To address the problem of optimizing very high-dimensional numerical functions, this paper presents a new variant of DE, referred here as the SWDE_Success, which uses a simple switching scheme for the two key parameters of DE, the scale factor and the crossover rate. SWDE_Success also employs a success-based selection of either of the two kinds of mutation strategies. The algorithm uses two very common mutation strategies (the greedy DE/best/1 and the explorative DE/rand/1 schemes) and applies a simple scheme selection process, which only depends on the success of a mutation scheme in the previous iteration in terms of generating a successful offspring (one which could replace its parent during the selection).

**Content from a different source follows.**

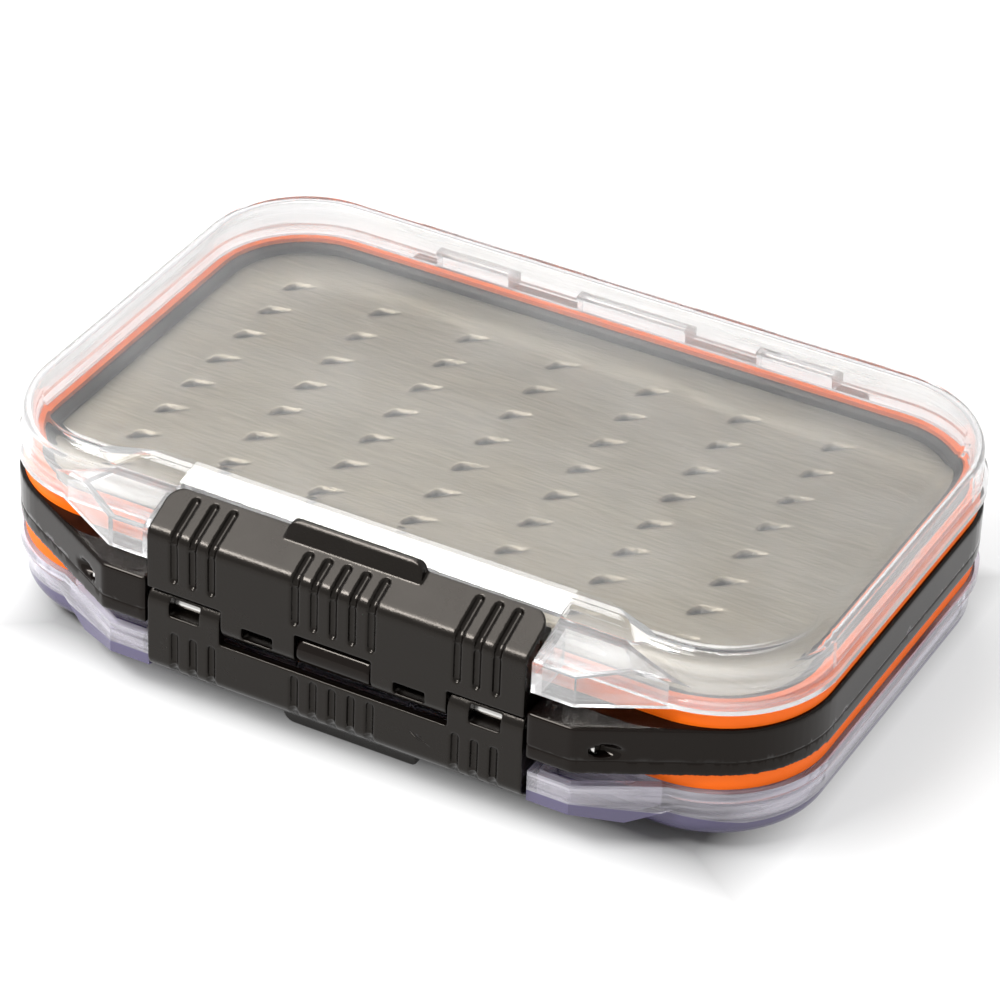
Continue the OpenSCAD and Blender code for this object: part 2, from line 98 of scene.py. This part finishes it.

Exploring a huge search volume (induced by the large number of variables) with a limited population of candidate solutions is challenging and it requires a judicious balance between the explorative and exploitative tendencies of an evolutionary algorithm. This requirement is nicely fulfilled by the random selection of the control parameter values from their extremities. Our results indicate that a combination of the high and unconventional value of F (= 2) with the low value (= 0.5) can be indeed very useful for solving benchmark functions. In contrast to some of the most prominent approaches (like [22, 23, 26, 27]) that sample F values from the interval of (0.4, 1) and Cr values from (0, 1), our results indicate that most of the useful information about F and Cr values can remain attached to the boundaries of their feasible regions. This point requires further analytical and experimental investigations in future.

The future works may also include a detailed study on the dynamics and search procedure of SWDE_Success, alongside an explanation of its success. Also the parameter switching strategy may be further investigated in other optimization scenarios like for moderate dimensional problems, for multi-objective, constrained and dynamic optimization problems.